• **GIVEN EXERCISE**
Exactly and only the lines from the one containing "Write part 2 of the OpenSCAD" through the one containing "is at y = 0" are to be repeated, both ends included.

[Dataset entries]
- - - -
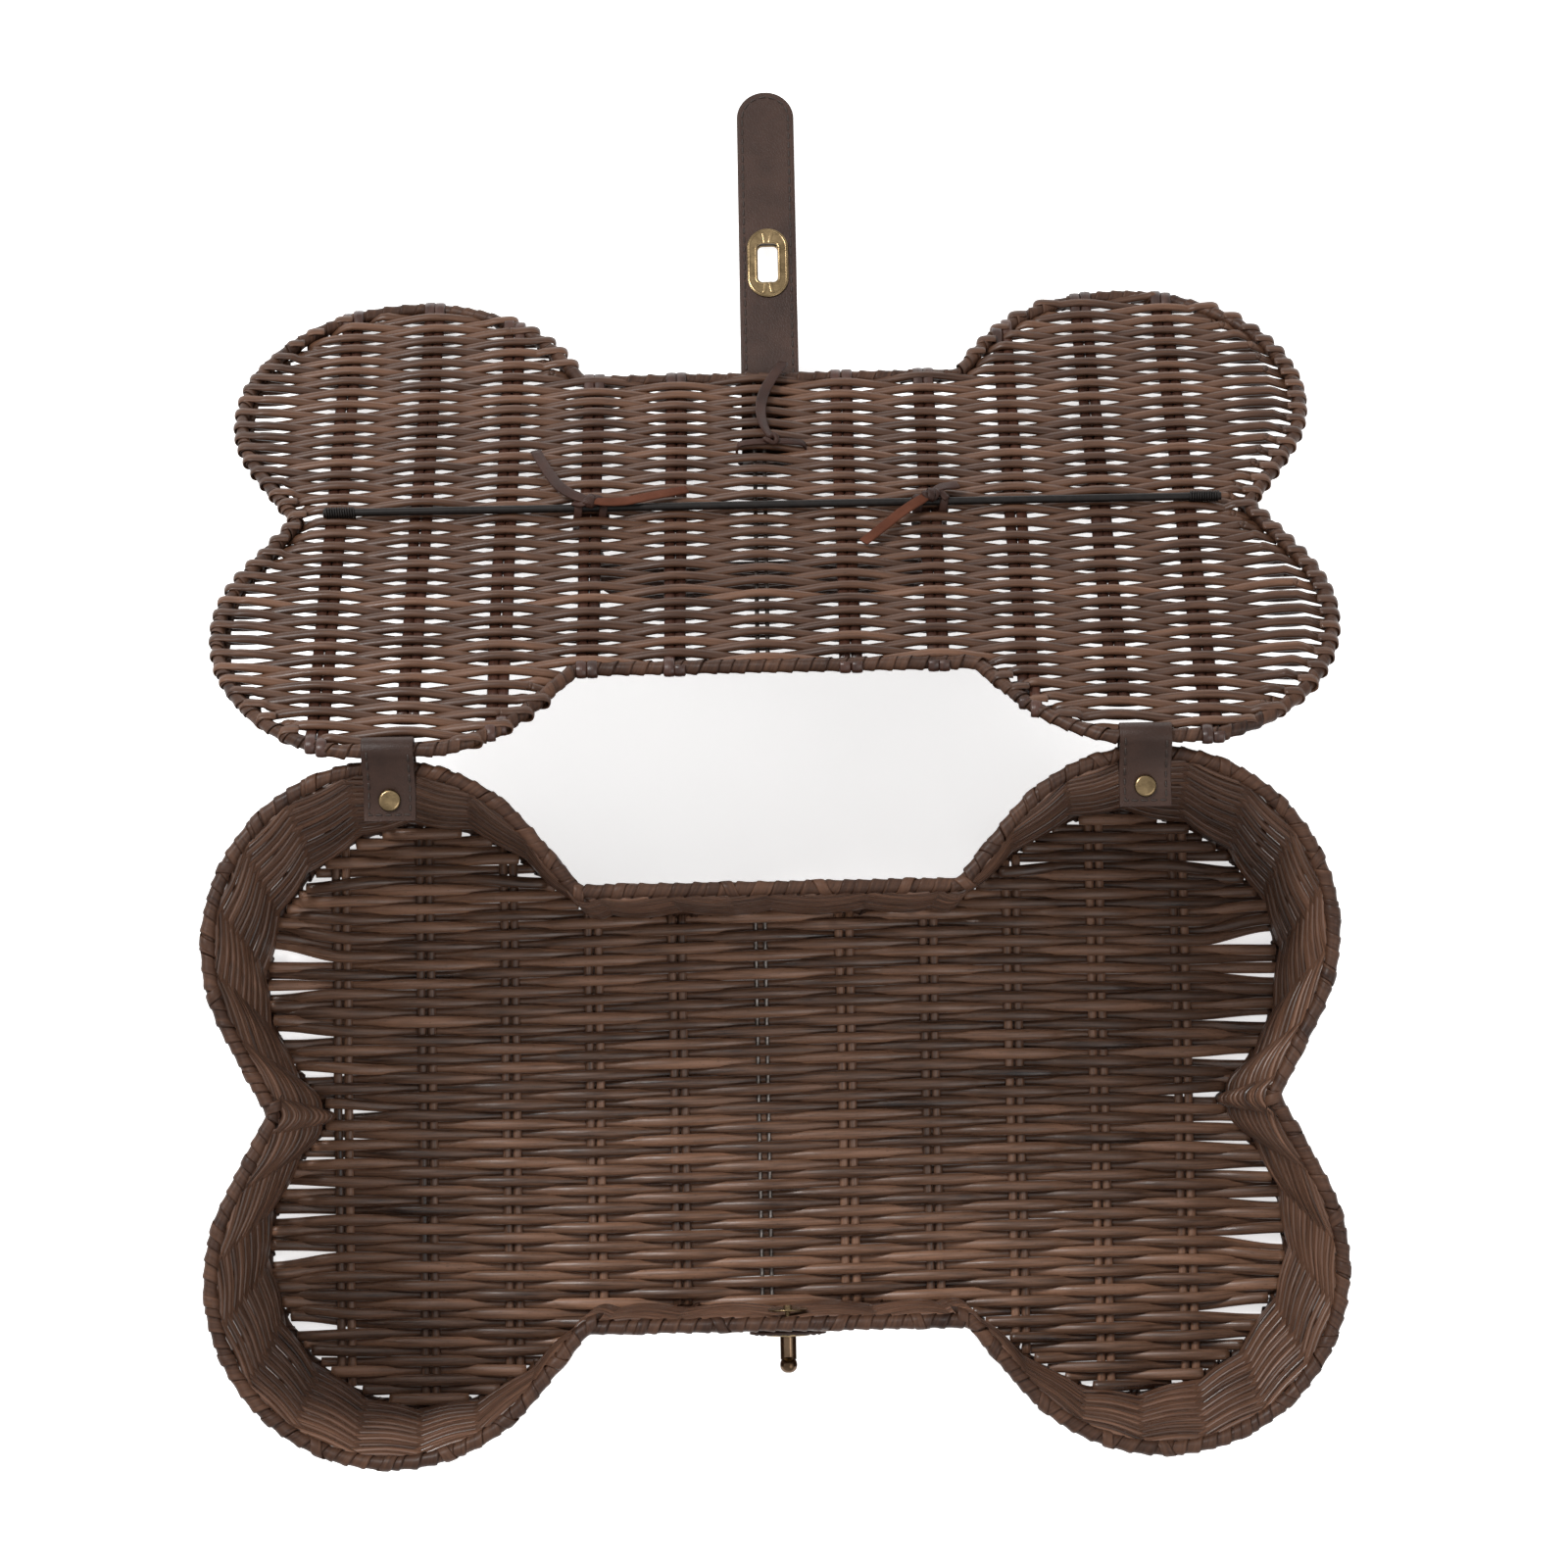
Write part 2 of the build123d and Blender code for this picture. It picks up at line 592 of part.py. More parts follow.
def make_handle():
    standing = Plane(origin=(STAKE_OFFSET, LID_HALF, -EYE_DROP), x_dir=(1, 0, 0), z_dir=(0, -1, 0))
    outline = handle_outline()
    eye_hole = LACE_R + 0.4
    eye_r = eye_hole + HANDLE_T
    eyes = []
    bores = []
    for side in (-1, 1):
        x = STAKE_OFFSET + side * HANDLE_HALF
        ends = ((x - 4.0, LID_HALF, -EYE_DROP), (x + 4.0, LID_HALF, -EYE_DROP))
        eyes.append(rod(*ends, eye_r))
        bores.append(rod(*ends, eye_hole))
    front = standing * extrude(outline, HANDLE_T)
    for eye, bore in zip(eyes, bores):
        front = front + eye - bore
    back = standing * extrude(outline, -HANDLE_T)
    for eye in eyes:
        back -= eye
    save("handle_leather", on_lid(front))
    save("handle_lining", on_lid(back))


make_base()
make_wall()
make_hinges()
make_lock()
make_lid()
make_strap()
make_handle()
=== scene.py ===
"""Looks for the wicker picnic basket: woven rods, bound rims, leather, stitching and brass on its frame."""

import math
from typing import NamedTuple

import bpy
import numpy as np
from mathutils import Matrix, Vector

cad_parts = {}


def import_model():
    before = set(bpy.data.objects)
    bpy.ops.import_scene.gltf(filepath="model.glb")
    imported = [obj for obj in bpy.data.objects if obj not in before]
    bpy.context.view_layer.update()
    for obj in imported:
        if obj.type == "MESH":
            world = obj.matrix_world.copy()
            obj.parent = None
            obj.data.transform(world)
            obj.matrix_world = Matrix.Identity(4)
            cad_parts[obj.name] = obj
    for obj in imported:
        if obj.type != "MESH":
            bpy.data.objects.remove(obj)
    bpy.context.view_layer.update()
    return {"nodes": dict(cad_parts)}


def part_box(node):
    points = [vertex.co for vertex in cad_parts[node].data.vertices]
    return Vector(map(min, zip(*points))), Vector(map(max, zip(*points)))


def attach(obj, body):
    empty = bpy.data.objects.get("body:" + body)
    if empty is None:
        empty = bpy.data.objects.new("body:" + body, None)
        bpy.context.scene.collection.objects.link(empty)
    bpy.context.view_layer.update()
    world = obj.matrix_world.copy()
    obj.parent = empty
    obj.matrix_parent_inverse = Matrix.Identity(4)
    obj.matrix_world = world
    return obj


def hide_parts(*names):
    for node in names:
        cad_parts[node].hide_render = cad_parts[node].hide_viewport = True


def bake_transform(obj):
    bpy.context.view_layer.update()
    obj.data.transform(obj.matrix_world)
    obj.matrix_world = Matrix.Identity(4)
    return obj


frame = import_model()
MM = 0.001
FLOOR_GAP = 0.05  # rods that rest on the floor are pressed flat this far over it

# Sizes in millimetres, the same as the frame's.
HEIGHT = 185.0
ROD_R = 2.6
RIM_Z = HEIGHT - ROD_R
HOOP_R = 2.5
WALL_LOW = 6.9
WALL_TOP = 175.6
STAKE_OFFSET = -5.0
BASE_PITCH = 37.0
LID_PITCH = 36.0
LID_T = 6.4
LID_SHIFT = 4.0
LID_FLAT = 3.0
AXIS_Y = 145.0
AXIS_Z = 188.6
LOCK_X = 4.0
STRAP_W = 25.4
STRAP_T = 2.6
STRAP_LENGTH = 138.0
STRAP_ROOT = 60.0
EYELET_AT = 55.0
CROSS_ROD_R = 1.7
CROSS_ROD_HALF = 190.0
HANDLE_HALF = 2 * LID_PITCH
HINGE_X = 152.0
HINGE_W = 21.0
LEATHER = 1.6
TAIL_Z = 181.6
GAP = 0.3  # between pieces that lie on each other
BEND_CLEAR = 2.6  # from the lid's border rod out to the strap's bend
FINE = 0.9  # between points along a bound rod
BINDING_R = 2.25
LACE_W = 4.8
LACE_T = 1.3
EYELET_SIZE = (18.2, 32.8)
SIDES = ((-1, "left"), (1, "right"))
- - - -
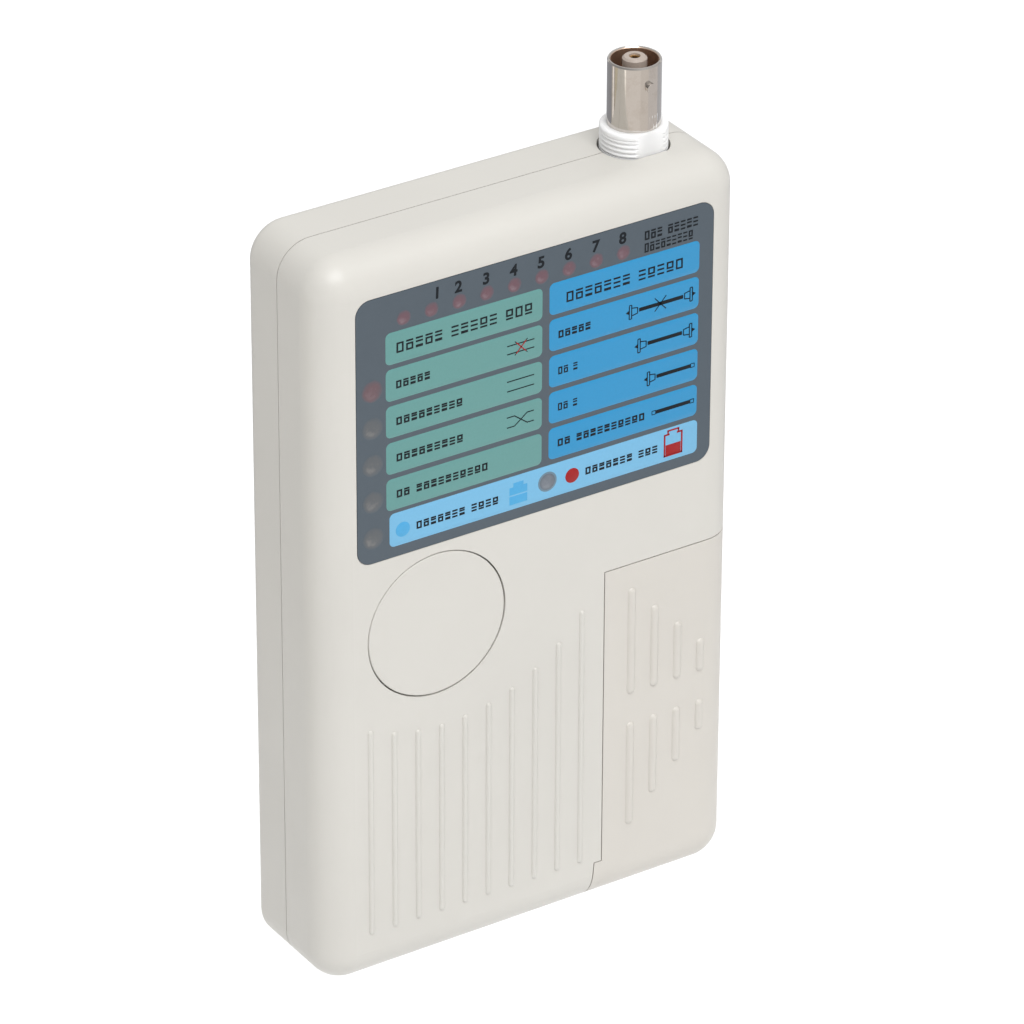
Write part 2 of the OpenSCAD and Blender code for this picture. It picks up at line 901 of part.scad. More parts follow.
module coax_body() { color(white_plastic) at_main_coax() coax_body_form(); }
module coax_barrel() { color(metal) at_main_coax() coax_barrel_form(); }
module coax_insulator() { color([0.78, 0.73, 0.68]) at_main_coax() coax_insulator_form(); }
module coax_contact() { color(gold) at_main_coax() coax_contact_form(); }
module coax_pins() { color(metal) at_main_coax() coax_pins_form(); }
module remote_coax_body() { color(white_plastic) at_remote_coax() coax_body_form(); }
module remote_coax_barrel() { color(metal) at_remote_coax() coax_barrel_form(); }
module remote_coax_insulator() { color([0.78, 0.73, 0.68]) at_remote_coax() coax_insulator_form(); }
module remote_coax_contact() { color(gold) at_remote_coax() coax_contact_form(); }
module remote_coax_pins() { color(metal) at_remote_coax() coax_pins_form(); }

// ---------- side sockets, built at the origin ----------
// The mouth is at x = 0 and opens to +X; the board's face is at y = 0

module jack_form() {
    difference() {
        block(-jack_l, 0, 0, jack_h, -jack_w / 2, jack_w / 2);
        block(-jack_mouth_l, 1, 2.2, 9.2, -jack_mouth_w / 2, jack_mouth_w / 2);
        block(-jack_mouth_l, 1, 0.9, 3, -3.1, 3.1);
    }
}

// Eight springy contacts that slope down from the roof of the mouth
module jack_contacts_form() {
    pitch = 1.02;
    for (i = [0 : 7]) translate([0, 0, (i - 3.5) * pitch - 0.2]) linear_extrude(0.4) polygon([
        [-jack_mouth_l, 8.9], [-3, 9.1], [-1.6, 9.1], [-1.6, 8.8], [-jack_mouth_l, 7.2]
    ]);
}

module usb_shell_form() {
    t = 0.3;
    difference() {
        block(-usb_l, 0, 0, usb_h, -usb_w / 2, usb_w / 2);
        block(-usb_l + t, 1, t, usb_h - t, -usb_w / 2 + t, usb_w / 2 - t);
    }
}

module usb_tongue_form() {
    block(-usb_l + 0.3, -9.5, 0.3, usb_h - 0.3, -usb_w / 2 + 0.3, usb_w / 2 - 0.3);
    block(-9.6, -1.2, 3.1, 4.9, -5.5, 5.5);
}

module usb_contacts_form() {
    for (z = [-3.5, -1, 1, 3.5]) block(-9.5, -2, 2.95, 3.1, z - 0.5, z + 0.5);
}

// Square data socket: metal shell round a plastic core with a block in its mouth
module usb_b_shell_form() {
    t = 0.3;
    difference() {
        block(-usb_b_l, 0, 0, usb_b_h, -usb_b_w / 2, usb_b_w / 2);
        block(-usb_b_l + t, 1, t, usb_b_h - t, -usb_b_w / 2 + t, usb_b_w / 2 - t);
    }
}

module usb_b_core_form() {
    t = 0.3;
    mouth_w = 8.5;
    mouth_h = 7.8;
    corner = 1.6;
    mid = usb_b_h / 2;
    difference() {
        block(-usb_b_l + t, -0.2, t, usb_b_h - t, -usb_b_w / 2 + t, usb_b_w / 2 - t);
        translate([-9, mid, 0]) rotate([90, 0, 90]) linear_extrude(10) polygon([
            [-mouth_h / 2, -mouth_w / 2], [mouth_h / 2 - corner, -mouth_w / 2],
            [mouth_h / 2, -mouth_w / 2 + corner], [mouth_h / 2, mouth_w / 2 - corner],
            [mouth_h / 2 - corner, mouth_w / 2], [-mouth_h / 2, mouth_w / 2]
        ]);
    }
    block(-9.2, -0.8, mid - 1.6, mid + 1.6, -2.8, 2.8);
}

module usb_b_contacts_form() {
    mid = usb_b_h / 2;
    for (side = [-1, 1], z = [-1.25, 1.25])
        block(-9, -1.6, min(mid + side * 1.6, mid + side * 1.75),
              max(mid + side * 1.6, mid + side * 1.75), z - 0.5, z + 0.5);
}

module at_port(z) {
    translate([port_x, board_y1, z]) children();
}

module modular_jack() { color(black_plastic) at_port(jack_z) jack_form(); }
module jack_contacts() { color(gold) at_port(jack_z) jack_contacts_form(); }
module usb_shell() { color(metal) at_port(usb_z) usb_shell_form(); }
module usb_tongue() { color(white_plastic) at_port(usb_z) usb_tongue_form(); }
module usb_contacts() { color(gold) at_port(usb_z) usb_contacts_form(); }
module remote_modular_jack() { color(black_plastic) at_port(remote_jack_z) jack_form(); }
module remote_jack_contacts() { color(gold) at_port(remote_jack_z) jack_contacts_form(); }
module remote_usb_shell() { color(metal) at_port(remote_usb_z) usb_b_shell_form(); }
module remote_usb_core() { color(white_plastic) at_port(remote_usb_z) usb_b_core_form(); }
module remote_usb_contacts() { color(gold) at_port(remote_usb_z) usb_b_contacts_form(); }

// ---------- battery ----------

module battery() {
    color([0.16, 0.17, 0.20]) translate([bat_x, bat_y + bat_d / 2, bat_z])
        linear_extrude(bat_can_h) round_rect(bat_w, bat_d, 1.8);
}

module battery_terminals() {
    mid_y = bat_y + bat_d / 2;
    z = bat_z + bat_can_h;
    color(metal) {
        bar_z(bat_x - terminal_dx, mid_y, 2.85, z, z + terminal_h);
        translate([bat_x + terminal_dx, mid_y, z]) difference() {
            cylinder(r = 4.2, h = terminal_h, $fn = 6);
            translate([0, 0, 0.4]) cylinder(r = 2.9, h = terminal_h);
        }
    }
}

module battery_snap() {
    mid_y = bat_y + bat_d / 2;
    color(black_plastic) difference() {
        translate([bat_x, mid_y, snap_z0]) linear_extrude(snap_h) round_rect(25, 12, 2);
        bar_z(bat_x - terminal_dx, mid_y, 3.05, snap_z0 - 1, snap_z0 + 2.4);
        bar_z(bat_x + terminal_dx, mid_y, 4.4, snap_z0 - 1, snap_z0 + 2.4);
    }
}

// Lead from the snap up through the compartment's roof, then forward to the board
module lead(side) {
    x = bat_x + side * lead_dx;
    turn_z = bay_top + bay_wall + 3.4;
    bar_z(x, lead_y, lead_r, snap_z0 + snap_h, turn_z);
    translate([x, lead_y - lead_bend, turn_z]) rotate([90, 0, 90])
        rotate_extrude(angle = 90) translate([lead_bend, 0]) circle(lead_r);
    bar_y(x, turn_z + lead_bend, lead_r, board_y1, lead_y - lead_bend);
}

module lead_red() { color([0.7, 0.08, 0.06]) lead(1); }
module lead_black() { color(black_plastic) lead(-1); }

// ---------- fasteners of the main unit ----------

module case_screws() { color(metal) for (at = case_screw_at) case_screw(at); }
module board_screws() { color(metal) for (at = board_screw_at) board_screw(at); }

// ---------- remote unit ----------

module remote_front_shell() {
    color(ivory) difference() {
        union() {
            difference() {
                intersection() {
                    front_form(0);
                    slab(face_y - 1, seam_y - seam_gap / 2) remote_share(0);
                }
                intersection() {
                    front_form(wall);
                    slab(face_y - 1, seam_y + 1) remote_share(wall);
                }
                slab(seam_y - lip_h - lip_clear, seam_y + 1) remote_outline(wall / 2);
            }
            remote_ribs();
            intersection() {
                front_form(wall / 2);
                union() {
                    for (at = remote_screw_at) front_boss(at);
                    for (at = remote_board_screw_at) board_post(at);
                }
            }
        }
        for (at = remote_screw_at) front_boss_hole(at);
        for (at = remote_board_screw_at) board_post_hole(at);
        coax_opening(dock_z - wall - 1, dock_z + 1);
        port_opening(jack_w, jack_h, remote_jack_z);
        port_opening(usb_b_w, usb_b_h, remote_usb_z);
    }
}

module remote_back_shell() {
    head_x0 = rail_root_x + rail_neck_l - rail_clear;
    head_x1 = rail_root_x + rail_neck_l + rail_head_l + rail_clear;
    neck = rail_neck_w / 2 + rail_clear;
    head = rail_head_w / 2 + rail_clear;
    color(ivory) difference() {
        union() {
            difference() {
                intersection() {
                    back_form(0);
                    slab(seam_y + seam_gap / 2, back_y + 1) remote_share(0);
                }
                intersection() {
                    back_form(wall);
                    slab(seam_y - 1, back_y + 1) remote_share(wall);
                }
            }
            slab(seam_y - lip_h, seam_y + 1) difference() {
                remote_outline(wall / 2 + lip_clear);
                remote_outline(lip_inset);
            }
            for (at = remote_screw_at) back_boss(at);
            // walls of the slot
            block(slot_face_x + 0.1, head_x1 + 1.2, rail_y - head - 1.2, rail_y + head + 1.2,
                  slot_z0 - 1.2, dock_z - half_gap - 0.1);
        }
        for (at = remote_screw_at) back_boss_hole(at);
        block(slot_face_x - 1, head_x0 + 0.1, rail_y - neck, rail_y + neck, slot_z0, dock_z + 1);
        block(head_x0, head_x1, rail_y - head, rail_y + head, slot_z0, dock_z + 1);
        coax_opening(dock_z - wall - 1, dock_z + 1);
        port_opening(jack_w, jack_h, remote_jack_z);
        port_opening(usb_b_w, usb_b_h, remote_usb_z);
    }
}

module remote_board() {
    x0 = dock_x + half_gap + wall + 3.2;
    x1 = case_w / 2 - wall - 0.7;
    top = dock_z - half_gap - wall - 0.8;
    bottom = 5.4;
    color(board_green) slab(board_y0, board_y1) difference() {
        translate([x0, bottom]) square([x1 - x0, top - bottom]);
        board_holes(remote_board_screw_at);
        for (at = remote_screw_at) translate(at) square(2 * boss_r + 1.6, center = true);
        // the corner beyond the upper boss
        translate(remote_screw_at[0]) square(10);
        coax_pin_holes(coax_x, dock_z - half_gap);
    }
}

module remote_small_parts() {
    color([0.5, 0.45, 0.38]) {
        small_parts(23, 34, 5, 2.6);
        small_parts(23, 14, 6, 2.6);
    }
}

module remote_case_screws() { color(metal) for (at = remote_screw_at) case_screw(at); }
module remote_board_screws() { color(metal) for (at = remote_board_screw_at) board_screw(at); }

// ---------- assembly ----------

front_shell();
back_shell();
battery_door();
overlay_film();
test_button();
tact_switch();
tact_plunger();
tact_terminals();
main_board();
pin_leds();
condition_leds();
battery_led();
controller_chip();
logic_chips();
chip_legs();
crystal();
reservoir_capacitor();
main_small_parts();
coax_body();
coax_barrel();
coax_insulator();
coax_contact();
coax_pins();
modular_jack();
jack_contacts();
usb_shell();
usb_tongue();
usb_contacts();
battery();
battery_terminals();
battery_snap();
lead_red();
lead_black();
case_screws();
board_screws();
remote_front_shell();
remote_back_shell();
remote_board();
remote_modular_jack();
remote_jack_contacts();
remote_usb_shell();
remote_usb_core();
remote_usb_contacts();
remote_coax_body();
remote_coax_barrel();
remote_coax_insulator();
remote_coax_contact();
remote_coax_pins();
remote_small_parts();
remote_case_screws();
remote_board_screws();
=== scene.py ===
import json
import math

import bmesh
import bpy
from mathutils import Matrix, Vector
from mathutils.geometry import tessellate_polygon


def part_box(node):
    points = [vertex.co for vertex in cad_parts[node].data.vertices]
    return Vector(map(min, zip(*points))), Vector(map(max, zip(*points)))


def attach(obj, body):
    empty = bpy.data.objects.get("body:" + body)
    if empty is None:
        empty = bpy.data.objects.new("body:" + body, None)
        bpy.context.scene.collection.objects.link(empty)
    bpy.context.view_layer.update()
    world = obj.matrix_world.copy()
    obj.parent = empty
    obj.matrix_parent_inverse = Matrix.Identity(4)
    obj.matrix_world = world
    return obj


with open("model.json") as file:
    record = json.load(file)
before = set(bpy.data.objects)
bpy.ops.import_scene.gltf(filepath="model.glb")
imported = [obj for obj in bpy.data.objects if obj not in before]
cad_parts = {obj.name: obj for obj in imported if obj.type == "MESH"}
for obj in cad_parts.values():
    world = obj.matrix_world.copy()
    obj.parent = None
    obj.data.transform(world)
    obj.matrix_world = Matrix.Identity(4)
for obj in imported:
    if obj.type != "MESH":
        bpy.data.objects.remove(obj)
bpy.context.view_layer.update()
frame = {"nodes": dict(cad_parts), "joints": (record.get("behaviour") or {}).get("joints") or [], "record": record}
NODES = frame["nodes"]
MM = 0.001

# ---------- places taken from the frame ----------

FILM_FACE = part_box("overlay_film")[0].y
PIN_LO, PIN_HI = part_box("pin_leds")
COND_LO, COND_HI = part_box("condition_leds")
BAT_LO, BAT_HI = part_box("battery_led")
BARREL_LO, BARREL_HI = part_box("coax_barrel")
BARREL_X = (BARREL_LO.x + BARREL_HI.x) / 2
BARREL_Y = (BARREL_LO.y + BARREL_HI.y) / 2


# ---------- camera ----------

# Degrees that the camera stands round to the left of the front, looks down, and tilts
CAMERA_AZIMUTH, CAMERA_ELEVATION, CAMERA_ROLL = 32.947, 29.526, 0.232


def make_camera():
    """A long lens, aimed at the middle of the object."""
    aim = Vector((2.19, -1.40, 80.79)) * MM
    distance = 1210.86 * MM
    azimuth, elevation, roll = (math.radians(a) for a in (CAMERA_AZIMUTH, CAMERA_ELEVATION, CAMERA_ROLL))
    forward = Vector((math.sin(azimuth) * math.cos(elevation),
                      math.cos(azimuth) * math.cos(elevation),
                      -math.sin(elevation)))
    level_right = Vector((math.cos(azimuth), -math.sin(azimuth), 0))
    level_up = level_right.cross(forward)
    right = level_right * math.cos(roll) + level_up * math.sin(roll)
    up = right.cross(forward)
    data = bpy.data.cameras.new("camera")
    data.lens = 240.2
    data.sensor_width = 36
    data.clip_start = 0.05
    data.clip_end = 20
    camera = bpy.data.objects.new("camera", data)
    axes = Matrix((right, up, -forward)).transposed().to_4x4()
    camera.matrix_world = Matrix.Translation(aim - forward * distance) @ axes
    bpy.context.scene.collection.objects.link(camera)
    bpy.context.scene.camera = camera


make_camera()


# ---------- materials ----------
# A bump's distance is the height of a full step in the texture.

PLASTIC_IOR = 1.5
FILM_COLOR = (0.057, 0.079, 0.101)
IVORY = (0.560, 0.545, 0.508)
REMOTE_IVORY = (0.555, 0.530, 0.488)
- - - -
• **EXERCISE SOLUTION**
Write part 2 of the OpenSCAD and Blender code for this picture. It picks up at line 901 of part.scad. More parts follow.
module coax_body() { color(white_plastic) at_main_coax() coax_body_form(); }
module coax_barrel() { color(metal) at_main_coax() coax_barrel_form(); }
module coax_insulator() { color([0.78, 0.73, 0.68]) at_main_coax() coax_insulator_form(); }
module coax_contact() { color(gold) at_main_coax() coax_contact_form(); }
module coax_pins() { color(metal) at_main_coax() coax_pins_form(); }
module remote_coax_body() { color(white_plastic) at_remote_coax() coax_body_form(); }
module remote_coax_barrel() { color(metal) at_remote_coax() coax_barrel_form(); }
module remote_coax_insulator() { color([0.78, 0.73, 0.68]) at_remote_coax() coax_insulator_form(); }
module remote_coax_contact() { color(gold) at_remote_coax() coax_contact_form(); }
module remote_coax_pins() { color(metal) at_remote_coax() coax_pins_form(); }

// ---------- side sockets, built at the origin ----------
// The mouth is at x = 0 and opens to +X; the board's face is at y = 0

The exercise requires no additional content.